A portal should create clarity. If it creates confusion, the owner should pay attention.

Missing or Outdated Reports

If reports are not current, the portal is not doing its job. Owners need timely information to monitor rent, expenses, and repairs.

Weak Export Options

Owners should be able to download statements, reports, invoices, and ledgers. A portal that only allows on-screen viewing may create extra work during tax season.

Poor Maintenance Documentation

Repair costs should be tied to work orders, invoices, vendors, and dates. If maintenance records are vague or incomplete, owners lose visibility.

Confusing Transaction Categories

Income and expenses should be categorized clearly. Vague categories such as “miscellaneous” or “general expense” make performance harder to evaluate.

No Tenant Ledger

A portal that shows rent deposits but no tenant ledger is incomplete. Owners need a record of charges, payments, credits, and balances.

Weak Security Controls

Owner portals and landlord apps may contain financial records, tenant information, leases, tax documents, and banking details. The Federal Trade Commission’s guidance on protecting personal information is a useful general reference because these systems often store sensitive data.

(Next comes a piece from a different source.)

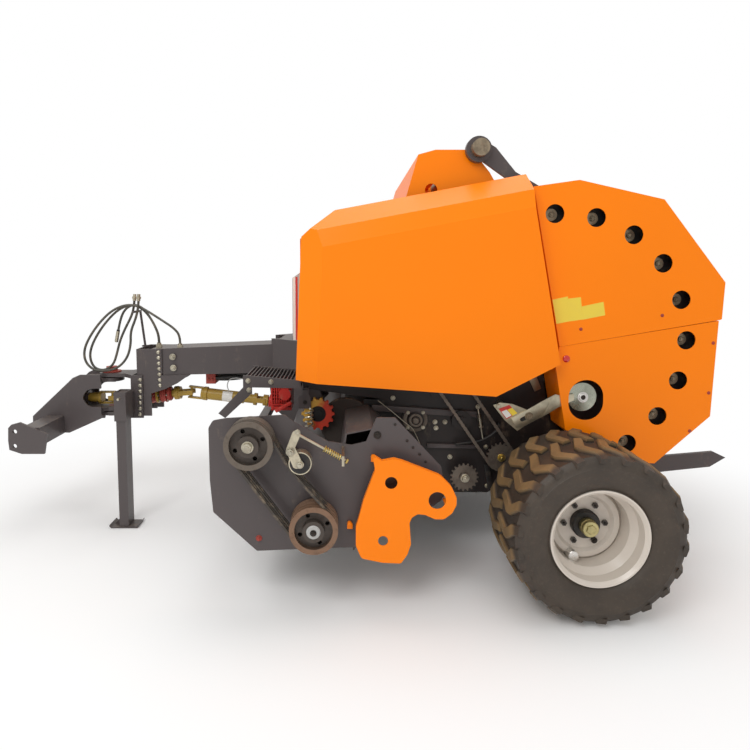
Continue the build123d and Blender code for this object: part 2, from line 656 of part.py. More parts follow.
def drawbar_beam():
    """Hollow main beam that rises and flares where it meets the body."""
    half, wall = BEAM_HALF_WIDTH, BEAM_WALL
    flare_x = FRONT_X - BEAM_FLARE_LENGTH
    rise_x = flare_x + 70
    flare_y = BEAM_FLARE_HALF_WIDTH
    outer = [(BEAM_FRONT_X, BEAM_BOTTOM[0]), (FRONT_X, BEAM_BOTTOM[1]), (FRONT_X, BEAM_REAR_TOP),
             (rise_x, BEAM_REAR_TOP), (flare_x, BEAM_TOP[1]), (BEAM_FRONT_X, BEAM_TOP[0])]
    inner = [(BEAM_FRONT_X, BEAM_BOTTOM[0] + wall), (FRONT_X, BEAM_BOTTOM[1] + wall),
             (FRONT_X, BEAM_REAR_TOP - wall), (rise_x + 2, BEAM_REAR_TOP - wall),
             (flare_x + 2, BEAM_TOP[1] - wall), (BEAM_FRONT_X, BEAM_TOP[0] - wall)]
    tube = side_slab(outer, -half, half) - side_slab(inner, -half + wall, half - wall)
    flare = top_slab([(flare_x, half - wall), (FRONT_X, flare_y), (FRONT_X, flare_y - 12),
                      (flare_x + 22, half - wall)], BEAM_BOTTOM[1], BEAM_REAR_TOP)
    cap = top_slab([(flare_x + 30, half), (FRONT_X, flare_y - 10), (FRONT_X, half)],
                   BEAM_REAR_TOP - wall, BEAM_REAR_TOP)
    return joined(tube, flare, mirrored(flare), cap, mirrored(cap))


def drawbar_adapter():
    """Bolted channel that steps the drawbar down from the main beam to the hitch fork."""
    half = BEAM_HALF_WIDTH
    front_x, foot, top = ADAPTER_FRONT_X, ADAPTER_FOOT, ADAPTER_TOP
    tail_x, notch_x = BEAM_FRONT_X + 262, BEAM_FRONT_X + 78
    corners = [
        (front_x, foot), (BEAM_FRONT_X, foot), (BEAM_FRONT_X, 860), (BEAM_FRONT_X + 95, 891),
        (BEAM_FRONT_X + 181, 931), (tail_x, beam_bottom(tail_x)), (notch_x, beam_bottom(notch_x)),
        (notch_x, top), (front_x, top),
    ]
    plate = side_slab(corners, half, half + ADAPTER_PLATE)
    web = block(front_x, front_x + ADAPTER_PLATE, -half, half, foot, top)
    web = web - rod_x(0, pto_z(front_x), 80, front_x - 1, front_x + ADAPTER_PLATE + 1)
    return joined(web, plate, mirrored(plate))


def lug_corners(front_x, rear_x, rear_half):
    """Top view of a hitch lug: round about the pivot and wider at the rear."""
    radius = LUG_PLATE_RADIUS
    return [
        (front_x, -radius, radius - 1), (front_x, radius, radius - 1), (HITCH_PIVOT_X + 120, radius),
        (rear_x, rear_half), (rear_x, -rear_half), (HITCH_PIVOT_X + 120, -radius),
    ]


def hitch_fork():
    """Fork bolted to the adapter, with two pivot lugs, a driveline bearing and the stand's sleeve."""
    inner = BEAM_HALF_WIDTH + ADAPTER_PLATE
    outer = inner + ADAPTER_PLATE
    z0, z1 = FORK_Z
    web_back = FORK_WEB_X + ADAPTER_PLATE
    web = block(FORK_WEB_X, web_back, -outer, outer, z0, z1)
    cheek = block(FORK_WEB_X, ADAPTER_FRONT_X + 40, inner, outer, z0, z1)
    lugs = [
        top_slab(lug_corners(HITCH_PIVOT_X - LUG_PLATE_RADIUS, FORK_WEB_X, inner), z, z + LUG_PLATE)
        for z in (z0, z1 - LUG_PLATE)
    ]
    shaft_z = pto_z(FORK_WEB_X)
    boss = rod_x(0, shaft_z, 52, FORK_WEB_X - 14, web_back + 14)
    leg_x, leg_y = LEG_SIZE
    gap, wall = SLEEVE_GAP, SLEEVE_WALL
    inner_x, inner_y = leg_x / 2 + gap, leg_y / 2 + gap
    outer_x, outer_y = inner_x + wall, inner_y + wall
    sleeve = block(STAND_X - outer_x, STAND_X + outer_x, STAND_Y - outer_y, STAND_Y + outer_y, *SLEEVE_Z)
    bracket = block(STAND_X - outer_x + 10, STAND_X + outer_x - 6, STAND_Y + outer_y, -outer,
                    SLEEVE_Z[0] + 20, SLEEVE_Z[1] - 20)
    fork = joined(web, cheek, mirrored(cheek), *lugs, boss, sleeve, bracket)
    fork = fork - block(STAND_X - inner_x, STAND_X + inner_x, STAND_Y - inner_y, STAND_Y + inner_y,
                        SLEEVE_Z[0] - 1, SLEEVE_Z[1] + 1)
    start, end = (HITCH_PIVOT_X, PTO_FRONT_Z), MID_JOINT
    shaft_hole = sloped(start, end) * rod_x(0, 0, 25 + PIN_FIT, 100, 300)
    pin_hole = rod_z(HITCH_PIVOT_X, 0, PIVOT_PIN_RADIUS, z0 - 1, z1 + 1)
    return fork - shaft_hole - pin_hole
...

Owners should expect secure logins, controlled access, and reasonable data protection practices.

Questions to Ask Before Choosing a Portal or App

Before hiring a property manager or choosing landlord software, owners should ask:

  • What reports are available?
  • Can I download statements and ledgers?
  • Does the system track rent payments and balances?
  • Are repair invoices and work orders stored?
  • Can I organize records by property?
  • Does the portal store leases and notices?
  • Are year-end reports available?
  • Can the system handle multiple properties?
  • How are user permissions controlled?
  • What security measures protect owner and tenant data?

These questions help owners avoid choosing a system that looks polished but fails at basic recordkeeping.